» Dataset section
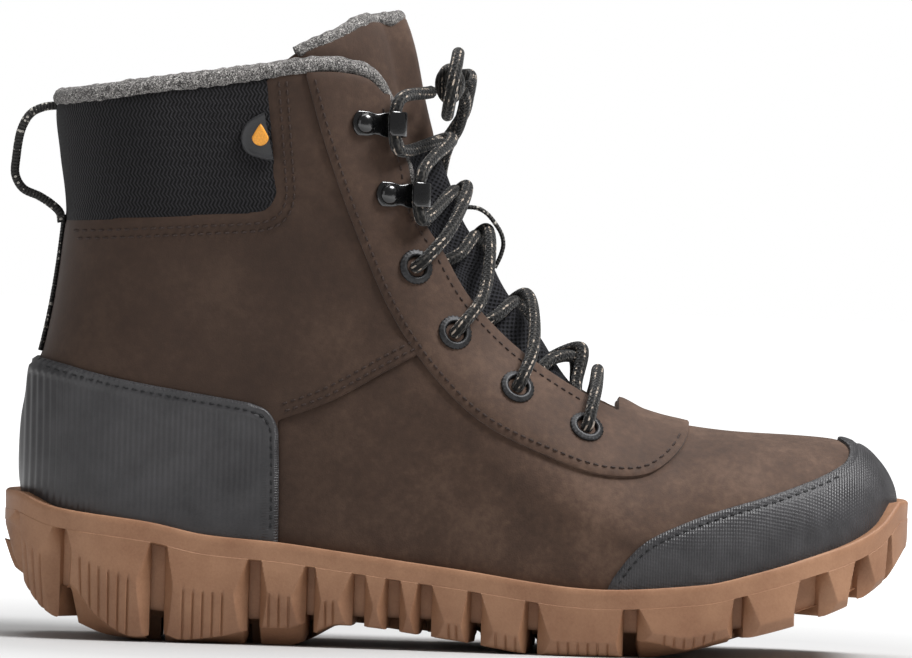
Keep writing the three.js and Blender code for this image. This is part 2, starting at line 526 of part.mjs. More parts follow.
// ---- Metal ----
const eyeletProfile = [[EYELET_BORE, -1.9], [4.2, -1.9], [4.2, 2.5], [EYELET_OUTER, 2.5], [4.8, 3.4],
  [EYELET_BORE, 3.1], [EYELET_BORE, -1.9]];
const hookProfile = [[-5.2, 2.5], [5, 2.5], [9, 2.7], [12.6, 4.2], [13.6, 7], [12.8, 9.6], [10, 10.6],
  [5.5, 10.2], [5.5, 9.2], [9.7, 9.6], [11.9, 8.7], [12.5, 7], [11.7, 5], [8.6, 3.6], [4.8, 3.4], [-5.2, 3.4]];
const HOOK_WIDTH = 8.5;
const rivetProfile = [[0, -2.4], [1.5, -2.4], [1.5, 3.7], [3.5, 3.7], [2.6, 5], [0, 5.4]];
for (const [name, side] of sides) {
  EYELETS.forEach(([x, z], i) => {
    const ring = lathe(eyeletProfile, 10).applyMatrix4(seatMatrix(x, z, side));
    add(`eyelet_${name}_${i + 1}`, ring, 'gunmetal');
  });
  HOOKS.forEach(([x, z], i) => {
    const shape = new THREE.Shape(hookProfile.map(([u, v]) => new THREE.Vector2(u, v)));
    const plate = new THREE.ExtrudeGeometry(shape, { depth: HOOK_WIDTH, bevelEnabled: false });
    plate.translate(0, 0, -HOOK_WIDTH / 2);
    const place = seatMatrix(x, z, side);
    const solid = solidFrom(plate, place).subtract(punch(RIVET_HOLE)(x, z, side));
    add(`hook_${name}_${i + 1}`, geometryFrom(solid), 'gunmetal');
    add(`hook_rivet_${name}_${i + 1}`, lathe(rivetProfile, 8).applyMatrix4(place), 'gunmetal');
  });
}

// ---- Lace: one cord from the knot, down through the hooks and eyelets and back up ----
class RouteCurve extends THREE.CatmullRomCurve3 {
  getUtoTmapping(u) { return u; }   // the steps follow the route's own points
}
function cord(points, sidesRound, perPoint, radius = LACE_RADIUS) {
  const ring = Array.from({ length: sidesRound }, (_, i) => {
    const angle = 2 * Math.PI * i / sidesRound;
    return new THREE.Vector2(radius * Math.cos(angle), radius * Math.sin(angle));
  });
  const extrudePath = new RouteCurve(points, false, 'centripetal');
  return new THREE.ExtrudeGeometry(new THREE.Shape(ring), {
    steps: (points.length - 1) * perPoint, bevelEnabled: false, extrudePath });
}
const OVER = 4.9;
const UNDER = 0.6;
const UNDER_EYESTAY = -4.3;
const crossing = (i, raise) => {
  const [x, z] = CROSSINGS[i];
  const lean = CROSSING_LEAN[i] * Math.PI / 180;
  return new THREE.Vector3(x + raise * Math.cos(lean), middleY(x, z), z + raise * Math.sin(lean));
};
// Places round an eyelet, by the distance toward the throat and the distance down the throat.
function nearEyelet(i, side, toward, down, raise) {
  const [x, z, degrees] = EYELETS[i];
  const angle = degrees * Math.PI / 180;
  const [cos, sin] = [Math.cos(angle), Math.sin(angle)];
  const at = [x + toward * cos + down * sin, z + toward * sin - down * cos];
  return onBody(at[0], at[1], side, raise).point;
}
const throughEyelet = (i, side) => [-1.8, 1, 3.6].map(
  (raise) => onBody(EYELETS[i][0], EYELETS[i][1], side, raise).point);
const upThrough = (i, side) => [nearEyelet(i, side, 17, 4, -2), nearEyelet(i, side, 12.2, 3.2, UNDER_EYESTAY),
  nearEyelet(i, side, 6, 1.5, UNDER_EYESTAY),
  nearEyelet(i, side, 1.6, 0.4, UNDER_EYESTAY), ...throughEyelet(i, side),
  nearEyelet(i, side, 2, -0.8, 5.9), nearEyelet(i, side, 11.5, -4.5, 6)];
const roundHook = (i, side) => [-8, 0, 8].map((up) => {
  const [x, z] = HOOKS[i];
  const local = new THREE.Vector3(9.2 + Math.abs(up) * 0.12, 6.4 + Math.abs(up) * 0.1, up * side);
  return local.applyMatrix4(seatMatrix(x, z, side));
});
function strand(side, firstOver) {
  const raise = (i) => ((i % 2 === 1) === firstOver ? OVER : UNDER);
  return [nearEyelet(0, side, 9, -3.5, 5.8), nearEyelet(0, side, 3, -1.5, 5.9), ...throughEyelet(0, side).reverse(),
    nearEyelet(0, side, 1.6, -0.6, UNDER_EYESTAY), nearEyelet(0, side, 6, -3, UNDER_EYESTAY),
    nearEyelet(0, side, 10, -6, UNDER_EYESTAY), nearEyelet(0, side, 14.2, -9.5, -2.6), crossing(1, raise(1)),
    ...upThrough(1, -side), crossing(2, raise(2)), ...upThrough(2, side), crossing(3, raise(3)),
    ...upThrough(3, -side), crossing(4, raise(4)), ...roundHook(0, side), crossing(5, raise(5)),
    ...roundHook(1, -side), new THREE.Vector3(-14.5, -side * 13, 193)];
}
const KNOT = new THREE.Vector3(-8, 0, 196);
const laceRoute = [...strand(-1, true).reverse(), crossing(0, 3), ...strand(1, false)];
add('lace', cord(laceRoute, 8, 1), 'webbing');

const knot = new THREE.SphereGeometry(1, 12, 8).scale(4.6, 8.5, 5).translate(...KNOT.toArray());
add('lace_knot', knot, 'webbing');
const fromKnot = (points, side) => points.map(([x, y, z]) => new THREE.Vector3(x, y * side, z));
const BOW = [[-7, 8.6, 199], [-6, 14, 203.5], [-5.5, 22, 206.5], [-5.5, 30, 206], [-6, 36.5, 202], [-7, 39.5, 196],
  [-8, 38, 190], [-8.5, 32, 186], [-8.5, 25, 185.5], [-8, 18, 188.5], [-7.5, 12.5, 192], [-7.5, 8.4, 193.8]];
const TAILS = [
  [[-3.6, 5.6, 193.5], [-2.6, 11, 190.5], [-3.5, 19, 185], [-5, 27, 180], [-7.5, 35, 175.5], [-9.5, 43, 169],
    [-10.5, 49, 160.5], [-10, 52.8, 151], [-9, 54.2, 141], [-8, 54.4, 131], [-7.5, 54.4, 120]],
  [[-3.2, 4.6, 199.2], [-1.2, 10, 199.2], [-0.8, 18, 196.8], [-1.5, 26, 192], [-2.8, 34, 186], [-6.5, 41, 179.5],
    [-11.5, 47.5, 172], [-15.5, 51.8, 163], [-17.5, 53.8, 153], [-17.8, 54.5, 143]],
];
for (const [name, side] of sides) add(`bow_loop_${name}`, cord(fromKnot(BOW, side), 8, 1), 'webbing');
const AGLET_LENGTH = 14;
const AGLET_RADIUS = 1.7;
TAILS.forEach((points, i) => {
  add(`lace_tail_${i + 1}`, cord(fromKnot(points, 1), 8, 1), 'webbing');
  const [x, y, z] = points.at(-1);
  const aglet = new THREE.CylinderGeometry(AGLET_RADIUS, AGLET_RADIUS, AGLET_LENGTH, 10).rotateX(Math.PI / 2);
  add(`aglet_${i + 1}`, aglet.translate(x, y, z - GAP - AGLET_LENGTH / 2), 'gunmetal');
});

// ---- The origin is under the middle of the boot, on the ground ----
const box = new THREE.Box3();
for (const mesh of root.children) {
  if (!/^(lace_tail|bow_loop|aglet)/.test(mesh.name)) box.expandByObject(mesh);
}
root.children.forEach((mesh) => {
  mesh.position.set(-(box.min.x + box.max.x) / 2, -(box.min.y + box.max.y) / 2, -box.min.z);
});

export default root;
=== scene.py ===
# An insulated lace-up hunting boot, right foot: the looks of every piece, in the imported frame.
# Lengths are millimetres in the design's own axes (+X toe, -Y outer side, +Z up) until `place`.
import math
import bmesh
import bpy
import numpy as np
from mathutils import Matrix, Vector


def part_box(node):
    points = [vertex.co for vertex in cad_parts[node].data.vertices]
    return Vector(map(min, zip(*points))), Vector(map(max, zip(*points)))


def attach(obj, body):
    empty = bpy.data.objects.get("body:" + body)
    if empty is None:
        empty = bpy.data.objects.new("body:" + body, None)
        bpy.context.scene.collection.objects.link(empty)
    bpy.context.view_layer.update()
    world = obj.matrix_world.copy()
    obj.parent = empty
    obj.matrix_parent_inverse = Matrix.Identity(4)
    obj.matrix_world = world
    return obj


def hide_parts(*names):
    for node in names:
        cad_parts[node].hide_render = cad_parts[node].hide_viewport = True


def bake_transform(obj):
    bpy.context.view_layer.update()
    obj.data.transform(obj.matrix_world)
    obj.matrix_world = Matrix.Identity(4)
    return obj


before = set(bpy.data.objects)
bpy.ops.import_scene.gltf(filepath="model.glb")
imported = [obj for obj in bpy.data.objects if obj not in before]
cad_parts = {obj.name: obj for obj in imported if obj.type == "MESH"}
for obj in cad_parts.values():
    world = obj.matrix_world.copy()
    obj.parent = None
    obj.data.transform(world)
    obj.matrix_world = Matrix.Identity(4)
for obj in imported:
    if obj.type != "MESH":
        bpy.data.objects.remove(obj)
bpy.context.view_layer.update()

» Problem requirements
Write out only the final block of lines, starting at the line with "---- The origin" and running to the end of the material.

» Exercise result
// ---- The origin is under the middle of the boot, on the ground ----
const box = new THREE.Box3();
for (const mesh of root.children) {
  if (!/^(lace_tail|bow_loop|aglet)/.test(mesh.name)) box.expandByObject(mesh);
}
root.children.forEach((mesh) => {
  mesh.position.set(-(box.min.x + box.max.x) / 2, -(box.min.y + box.max.y) / 2, -box.min.z);
});

export default root;
=== scene.py ===
# An insulated lace-up hunting boot, right foot: the looks of every piece, in the imported frame.
# Lengths are millimetres in the design's own axes (+X toe, -Y outer side, +Z up) until `place`.
import math
import bmesh
import bpy
import numpy as np
from mathutils import Matrix, Vector


def part_box(node):
    points = [vertex.co for vertex in cad_parts[node].data.vertices]
    return Vector(map(min, zip(*points))), Vector(map(max, zip(*points)))


def attach(obj, body):
    empty = bpy.data.objects.get("body:" + body)
    if empty is None:
        empty = bpy.data.objects.new("body:" + body, None)
        bpy.context.scene.collection.objects.link(empty)
    bpy.context.view_layer.update()
    world = obj.matrix_world.copy()
    obj.parent = empty
    obj.matrix_parent_inverse = Matrix.Identity(4)
    obj.matrix_world = world
    return obj


def hide_parts(*names):
    for node in names:
        cad_parts[node].hide_render = cad_parts[node].hide_viewport = True


def bake_transform(obj):
    bpy.context.view_layer.update()
    obj.data.transform(obj.matrix_world)
    obj.matrix_world = Matrix.Identity(4)
    return obj


before = set(bpy.data.objects)
bpy.ops.import_scene.gltf(filepath="model.glb")
imported = [obj for obj in bpy.data.objects if obj not in before]
cad_parts = {obj.name: obj for obj in imported if obj.type == "MESH"}
for obj in cad_parts.values():
    world = obj.matrix_world.copy()
    obj.parent = None
    obj.data.transform(world)
    obj.matrix_world = Matrix.Identity(4)
for obj in imported:
    if obj.type != "MESH":
        bpy.data.objects.remove(obj)
bpy.context.view_layer.update()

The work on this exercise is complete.